[Object modeling scripts]
————————
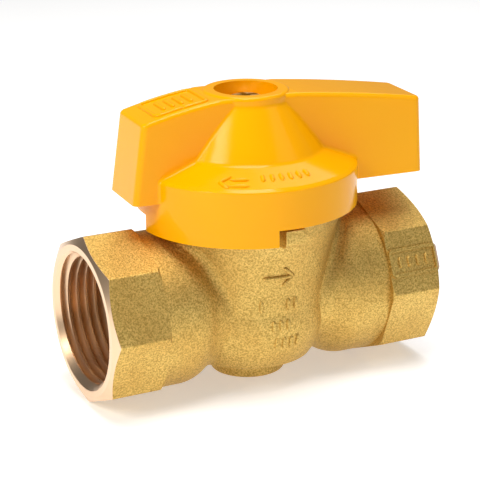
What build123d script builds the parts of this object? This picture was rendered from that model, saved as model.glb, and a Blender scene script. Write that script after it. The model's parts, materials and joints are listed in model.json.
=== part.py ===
from build123d import *
import os
from math import cos, radians, sin, sqrt

# Gas ball valve for 3/4-14 NPT pipe, female by female, with a quarter-turn handle.
# Millimetres. The pipe runs along X, the stem along Z, and the origin is where they cross.

os.makedirs("parts", exist_ok=True)

# ---- driving dimensions ----
# body, outside
body_half = 35.1            # pipe axis, centre to end face
octagon_corner_r = 16.6     # corner radius of the wrench octagon
octagon_back_x = 23.8       # where the octagon steps down to the round shank
octagon_edge_r = 0.7
octagon_step = 0.5          # bevel of the octagon's back edge
octagon_face_r = 14.6       # face circle left by the turned chamfer
octagon_chamfer = 1.0       # length of that chamfer at the corners
shank_r = 15.1              # round shank next to the octagon
neck_r = 12.4               # round neck where it runs into the drum
neck_start_x = 9.5
neck_end_x = 18.2
drum_waist_r = 15.5         # at the pipe axis
drum_shoulder_r = 17.3
drum_shoulder_z = 13.75
top_ring_r = 17.9
top_ring_z = 15.7
body_top_z = 23.2
bowl_r = 12.5
bowl_z = -11.3
bowl_middle = (14.9, -6.6)
boss_r = 7.3
boss_top_z = -13.5
boss_bottom_z = -15.4
boss_round = 0.6
body_top_bevel = 0.4
# the two stop lugs, front and back, half a turn apart round the stem
lug_x = -0.35               # middle of the front lug
lug_half = 2.05
lug_r = 20.6
lug_bottom_z = 14.9
lug_top_z = 18.4
lug_round = 1.4
# raised frame on one facet
panel_length = 10.8
panel_width = 5.6
panel_border = 0.7
panel_corner_r = 0.9
panel_height = 0.35
# waterway, 3/4-14 NPT ports
thread_r = 13.28            # major radius of the thread at the face
thread_mouth_r = 13.55
thread_end_x = 21.1
thread_floor_r = 10.5       # where the drill's cone meets the thread's end
waterway_r = 7.5
waterway_x = 19.1
seat_pocket_r = 10.5
seat_pocket_x = 13.75
cavity_r = 12.2
bonnet_seat_z = 14.0
bonnet_bore_r = 15.05
# ball and lower bearing
ball_r = 11.5
slot_width = 3.2
slot_floor_z = 8.9
trunnion_r = 3.0
trunnion_bottom_z = -13.9
bush_r = 4.6
bush_bottom_z = -14.2
bush_top_z = -12.0
running_gap = 0.06
# seats
seat_r = 10.4
seat_front_x = 7.2
seat_back_x = 12.5
seat_gap = 0.05
backing_bore_r = 7.9
# stem, bonnet and their seals
tang_thickness = 3.0
tang_width = 10.0
tang_bottom_z = 9.0
shoulder_r = 7.0
shoulder_bottom_z = 12.0
shoulder_top_z = 14.0
stem_r = 5.45
stem_turned_top_z = 22.6
stem_square = 7.6
square_round = 0.3          # corners of the square and of its hole
stem_top_z = 35.2
stem_tap_r = 2.55
stem_groove_z = (16.9, 19.6)
stem_groove_r = 4.15
groove_width = 1.8
stem_ring_section_r = 0.65
bonnet_r = 15.0
bonnet_bore = 5.5
bonnet_rim_z = 20.8
bonnet_boss_r = 9.2
bonnet_top_z = 22.0
bonnet_groove_z = 17.4
bonnet_groove_r = 13.7
bonnet_ring_section_r = 0.66
thrust_recess_r = 7.3
thrust_recess_top_z = 14.9
snap_ring_inner_r = 12.9
snap_ring_outer_r = 16.0
snap_groove_r = 16.05
snap_gap = 7.0
spring_inner_r = 6.2
spring_outer_r = 9.0
spring_thickness = 0.5
# handle
rest_turn = -4.3            # the handle stands this far from the pipe's line, clockwise from above
skirt_r = 21.4
skirt_inner_r = 19.2
skirt_z = 19.0              # bottom of the skirt
flap_z = 15.8               # bottom of its longer part, which the lugs stop
stop_gap = 0.1              # between flap and lug when the handle reaches a stop
rim_z = 26.4                # corner of the rim before rounding
rim_round = 1.3
brim_r = 20.6
brim_z = 26.9
cone_base_r = 14.7
cone_base_z = 29.5
cone_base_round = 1.6
cone_top_r = 8.4
cone_top_z = 39.0
hub_top_z = 40.9
hub_edge = 0.7
screw_recess_r = 6.1
screw_recess_z = 35.6
hub_bottom_z = 23.2
square_hole = 7.75
# hollow of the bell: radius and height up from the skirt to the hub
hollow = ((skirt_inner_r, 24.0), (17.6, 24.9), (13.2, 27.2), (10.6, 31.0), (9.4, 31.0))
wing_half = 6.8
wing_left_x = -25.3         # at the bottom of the end faces
wing_left_top_x = -23.2
wing_right_x = 34.7
wing_right_top_x = 34.0
wing_bottom_z = 22.3
# top edge of the wings, from the left end over the hub to the right end
wing_top_left = ((-23.2, 37.5), (-15.6, 39.4), (-8.0, 40.6))
wing_top_right = ((8.0, 40.6), (19.8, 39.35), (34.0, 37.3))
wing_draft = 0.5
wing_end_r = 1.2
wing_edge_r = 0.8
pocket_gap = 0.9            # between the skirt and the wing's pocket
pocket_wall = 2.2
pocket_top_z = 34.0
# handle screw, M5 pan head
screw_r = 2.5
screw_bottom_z = 26.0
washer_top_z = 36.6
head_r = 4.6
head_side_z = 38.2
head_top_z = 39.6
head_flat_r = 1.5
lock_washer_split = 0.6
cross_width = 1.1
cross_length = 5.0
cross_depth = 1.5

origin = (0, 0, 0)
turned_x = (cos(radians(rest_turn)), sin(radians(rest_turn)), 0)
turned_plan = Plane(origin, x_dir=turned_x, z_dir=(0, 0, 1))
turned_side = Plane(origin, x_dir=turned_x, z_dir=(-turned_plan.y_dir.X, -turned_plan.y_dir.Y, 0))
turned_end = Plane(origin, x_dir=turned_plan.y_dir, z_dir=turned_x)


def seat_rings(side):
    """Profiles of one seat and its rubber backing ring, on the XZ plane, for side -1 or 1."""
    ball_face_r = ball_r + seat_gap
    lip_x = sqrt(ball_face_r**2 - waterway_r**2)
    lip_r = sqrt(ball_face_r**2 - seat_front_x**2)
    middle = ball_face_r * sin(radians(45))
    seat = [(lip_x, waterway_r), (seat_back_x, waterway_r), (seat_back_x, seat_r), (seat_front_x, seat_r)]
    seat.append((seat_front_x, lip_r))
    return [(side * x, r) for x, r in seat], (side * middle, middle)


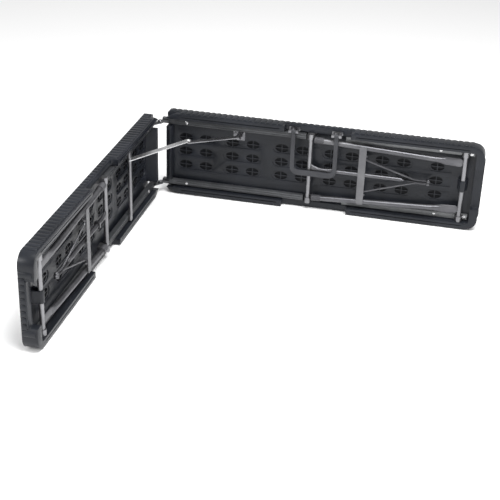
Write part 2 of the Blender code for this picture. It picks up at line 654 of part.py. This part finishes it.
def carry_handle(frame):
    foot = NOTCH_DEPTH - GAP
    for number, s in enumerate(CLIP_S):
        name = ("handle_clip_inner", "handle_clip_outer")[number]
        bm = bmesh.new()
        low = (s - 15 * MM, foot - 2 * MM, HANDLE_Z - 3.5 * MM)
        add_box(bm, low, (s + 15 * MM, foot, HANDLE_Z + 7 * MM), 1 * MM, 1, 1)
        ob = finish(name, bm, ZINC, frame)
        for mark, sign in (("a", -1.0), ("b", 1.0)):
            bm = bmesh.new()
            edges = sorted((s + sign * (ARM_HALF + 2 * RUN), s + sign * 14 * MM))
            low = (edges[0], HANDLE_T - CLIP_HALF, HANDLE_Z - CLIP_HALF)
            high = (edges[1], HANDLE_T + CLIP_HALF, HANDLE_Z + CLIP_HALF)
            add_box(bm, low, high, 1.5 * MM, 2, 0)
            tool(ob, name + "_block_" + mark, bm, "UNION")
            bm = bmesh.new()
            edges = sorted((s + sign * 8 * MM, s + sign * 12 * MM))
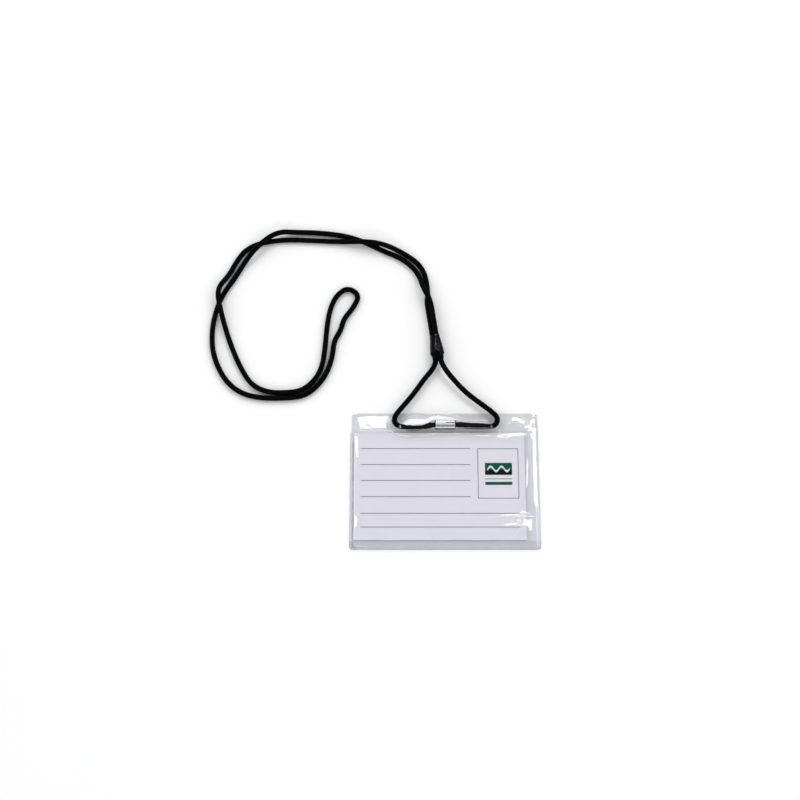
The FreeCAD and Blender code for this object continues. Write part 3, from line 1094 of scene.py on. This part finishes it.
————————
(Directive): Write out the listing once more, matching it exactly.

(Final result):
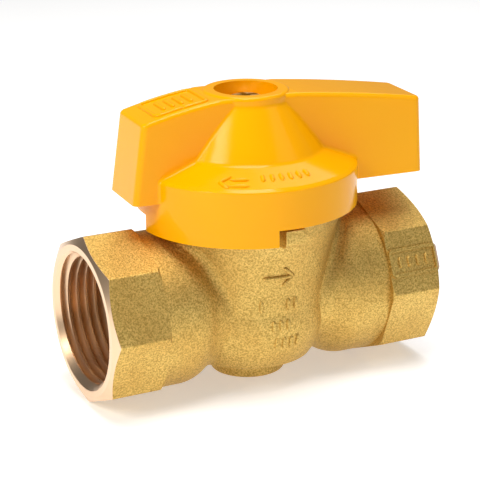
What build123d script builds the parts of this object? This picture was rendered from that model, saved as model.glb, and a Blender scene script. Write that script after it. The model's parts, materials and joints are listed in model.json.
=== part.py ===
from build123d import *
import os
from math import cos, radians, sin, sqrt

# Gas ball valve for 3/4-14 NPT pipe, female by female, with a quarter-turn handle.
# Millimetres. The pipe runs along X, the stem along Z, and the origin is where they cross.

os.makedirs("parts", exist_ok=True)

# ---- driving dimensions ----
# body, outside
body_half = 35.1            # pipe axis, centre to end face
octagon_corner_r = 16.6     # corner radius of the wrench octagon
octagon_back_x = 23.8       # where the octagon steps down to the round shank
octagon_edge_r = 0.7
octagon_step = 0.5          # bevel of the octagon's back edge
octagon_face_r = 14.6       # face circle left by the turned chamfer
octagon_chamfer = 1.0       # length of that chamfer at the corners
shank_r = 15.1              # round shank next to the octagon
neck_r = 12.4               # round neck where it runs into the drum
neck_start_x = 9.5
neck_end_x = 18.2
drum_waist_r = 15.5         # at the pipe axis
drum_shoulder_r = 17.3
drum_shoulder_z = 13.75
top_ring_r = 17.9
top_ring_z = 15.7
body_top_z = 23.2
bowl_r = 12.5
bowl_z = -11.3
bowl_middle = (14.9, -6.6)
boss_r = 7.3
boss_top_z = -13.5
boss_bottom_z = -15.4
boss_round = 0.6
body_top_bevel = 0.4
# the two stop lugs, front and back, half a turn apart round the stem
lug_x = -0.35               # middle of the front lug
lug_half = 2.05
lug_r = 20.6
lug_bottom_z = 14.9
lug_top_z = 18.4
lug_round = 1.4
# raised frame on one facet
panel_length = 10.8
panel_width = 5.6
panel_border = 0.7
panel_corner_r = 0.9
panel_height = 0.35
# waterway, 3/4-14 NPT ports
thread_r = 13.28            # major radius of the thread at the face
thread_mouth_r = 13.55
thread_end_x = 21.1
thread_floor_r = 10.5       # where the drill's cone meets the thread's end
waterway_r = 7.5
waterway_x = 19.1
seat_pocket_r = 10.5
seat_pocket_x = 13.75
cavity_r = 12.2
bonnet_seat_z = 14.0
bonnet_bore_r = 15.05
# ball and lower bearing
ball_r = 11.5
slot_width = 3.2
slot_floor_z = 8.9
trunnion_r = 3.0
trunnion_bottom_z = -13.9
bush_r = 4.6
bush_bottom_z = -14.2
bush_top_z = -12.0
running_gap = 0.06
# seats
seat_r = 10.4
seat_front_x = 7.2
seat_back_x = 12.5
seat_gap = 0.05
backing_bore_r = 7.9
# stem, bonnet and their seals
tang_thickness = 3.0
tang_width = 10.0
tang_bottom_z = 9.0
shoulder_r = 7.0
shoulder_bottom_z = 12.0
shoulder_top_z = 14.0
stem_r = 5.45
stem_turned_top_z = 22.6
stem_square = 7.6
square_round = 0.3          # corners of the square and of its hole
stem_top_z = 35.2
stem_tap_r = 2.55
stem_groove_z = (16.9, 19.6)
stem_groove_r = 4.15
groove_width = 1.8
stem_ring_section_r = 0.65
bonnet_r = 15.0
bonnet_bore = 5.5
bonnet_rim_z = 20.8
bonnet_boss_r = 9.2
bonnet_top_z = 22.0
bonnet_groove_z = 17.4
bonnet_groove_r = 13.7
bonnet_ring_section_r = 0.66
thrust_recess_r = 7.3
thrust_recess_top_z = 14.9
snap_ring_inner_r = 12.9
snap_ring_outer_r = 16.0
snap_groove_r = 16.05
snap_gap = 7.0
spring_inner_r = 6.2
spring_outer_r = 9.0
spring_thickness = 0.5
# handle
rest_turn = -4.3            # the handle stands this far from the pipe's line, clockwise from above
skirt_r = 21.4
skirt_inner_r = 19.2
skirt_z = 19.0              # bottom of the skirt
flap_z = 15.8               # bottom of its longer part, which the lugs stop
stop_gap = 0.1              # between flap and lug when the handle reaches a stop
rim_z = 26.4                # corner of the rim before rounding
rim_round = 1.3
brim_r = 20.6
brim_z = 26.9
cone_base_r = 14.7
cone_base_z = 29.5
cone_base_round = 1.6
cone_top_r = 8.4
cone_top_z = 39.0
hub_top_z = 40.9
hub_edge = 0.7
screw_recess_r = 6.1
screw_recess_z = 35.6
hub_bottom_z = 23.2
square_hole = 7.75
# hollow of the bell: radius and height up from the skirt to the hub
hollow = ((skirt_inner_r, 24.0), (17.6, 24.9), (13.2, 27.2), (10.6, 31.0), (9.4, 31.0))
wing_half = 6.8
wing_left_x = -25.3         # at the bottom of the end faces
wing_left_top_x = -23.2
wing_right_x = 34.7
wing_right_top_x = 34.0
wing_bottom_z = 22.3
# top edge of the wings, from the left end over the hub to the right end
wing_top_left = ((-23.2, 37.5), (-15.6, 39.4), (-8.0, 40.6))
wing_top_right = ((8.0, 40.6), (19.8, 39.35), (34.0, 37.3))
wing_draft = 0.5
wing_end_r = 1.2
wing_edge_r = 0.8
pocket_gap = 0.9            # between the skirt and the wing's pocket
pocket_wall = 2.2
pocket_top_z = 34.0
# handle screw, M5 pan head
screw_r = 2.5
screw_bottom_z = 26.0
washer_top_z = 36.6
head_r = 4.6
head_side_z = 38.2
head_top_z = 39.6
head_flat_r = 1.5
lock_washer_split = 0.6
cross_width = 1.1
cross_length = 5.0
cross_depth = 1.5

origin = (0, 0, 0)
turned_x = (cos(radians(rest_turn)), sin(radians(rest_turn)), 0)
turned_plan = Plane(origin, x_dir=turned_x, z_dir=(0, 0, 1))
turned_side = Plane(origin, x_dir=turned_x, z_dir=(-turned_plan.y_dir.X, -turned_plan.y_dir.Y, 0))
turned_end = Plane(origin, x_dir=turned_plan.y_dir, z_dir=turned_x)


def seat_rings(side):
    """Profiles of one seat and its rubber backing ring, on the XZ plane, for side -1 or 1."""
    ball_face_r = ball_r + seat_gap
    lip_x = sqrt(ball_face_r**2 - waterway_r**2)
    lip_r = sqrt(ball_face_r**2 - seat_front_x**2)
    middle = ball_face_r * sin(radians(45))
    seat = [(lip_x, waterway_r), (seat_back_x, waterway_r), (seat_back_x, seat_r), (seat_front_x, seat_r)]
    seat.append((seat_front_x, lip_r))
    return [(side * x, r) for x, r in seat], (side * middle, middle)


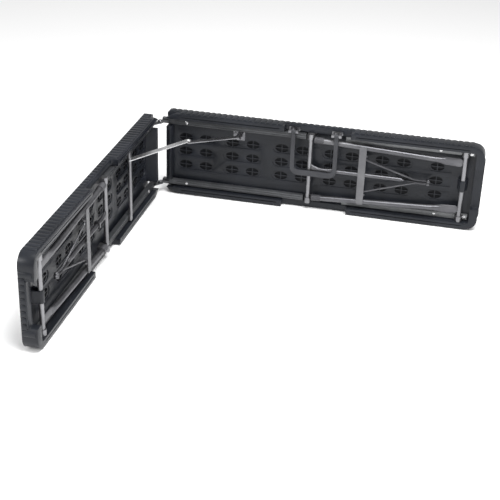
Write part 2 of the Blender code for this picture. It picks up at line 654 of part.py. This part finishes it.
def carry_handle(frame):
    foot = NOTCH_DEPTH - GAP
    for number, s in enumerate(CLIP_S):
        name = ("handle_clip_inner", "handle_clip_outer")[number]
        bm = bmesh.new()
        low = (s - 15 * MM, foot - 2 * MM, HANDLE_Z - 3.5 * MM)
        add_box(bm, low, (s + 15 * MM, foot, HANDLE_Z + 7 * MM), 1 * MM, 1, 1)
        ob = finish(name, bm, ZINC, frame)
        for mark, sign in (("a", -1.0), ("b", 1.0)):
            bm = bmesh.new()
            edges = sorted((s + sign * (ARM_HALF + 2 * RUN), s + sign * 14 * MM))
            low = (edges[0], HANDLE_T - CLIP_HALF, HANDLE_Z - CLIP_HALF)
            high = (edges[1], HANDLE_T + CLIP_HALF, HANDLE_Z + CLIP_HALF)
            add_box(bm, low, high, 1.5 * MM, 2, 0)
            tool(ob, name + "_block_" + mark, bm, "UNION")
            bm = bmesh.new()
            edges = sorted((s + sign * 8 * MM, s + sign * 12 * MM))
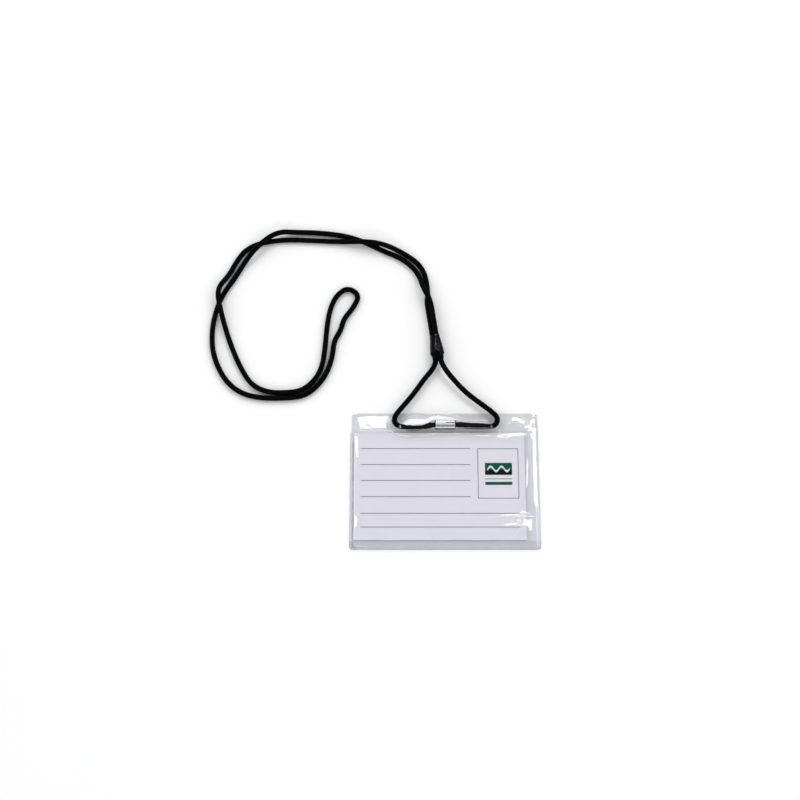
The FreeCAD and Blender code for this object continues. Write part 3, from line 1094 of scene.py on. This part finishes it.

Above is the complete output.